La jeunesse n’est pas moins intéressée par le sexe, elle est moins intéressée par les rapports sexuels. C’est justement le paradoxe montré dans le film. Les nouvelles générations ont moins de rapport, mais ils sont plus satisfaisants et plus diversités. Les jeunes explorent plus de rapports non-pénétratifs. Ils vont tester le BDSM, des rapports à plusieurs… Ces études dont vous parlez sont alarmistes d’un point de vue démographique, mais ce qui est montré, c’est qu’on respecte plus le « non ». Il y a beaucoup moins de rapports forcés, donc moins de rapports comptabilisés.
Vous parliez d’âgisme dans le milieu hollywoodien. Là-dessus, le film évoque forcément The Substance de Coralie Fargeat. Est-ce que vous avez le sentiment que le cinéma s’empare de plus en plus de ces questions ?

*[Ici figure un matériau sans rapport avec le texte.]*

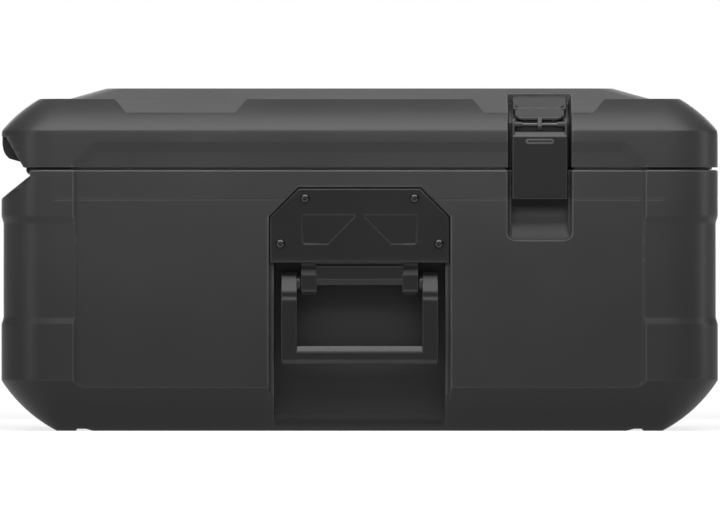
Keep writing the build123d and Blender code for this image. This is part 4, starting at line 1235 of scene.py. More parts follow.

Je n’ai pas vu The Substance encore. Mais oui, je pense, parce qu’on a beaucoup plus de femmes qui vont passer derrière la caméra. Elles ne vont pas être juste des muses, à la Ava Gardner ou Brigitte Bardot. On va avoir des visions intérieures des femmes, des diversités de points de vue. C’est vraiment ça qui fait la différence, et qui fait qu’on va avoir, selon moi, des récits beaucoup moins fades.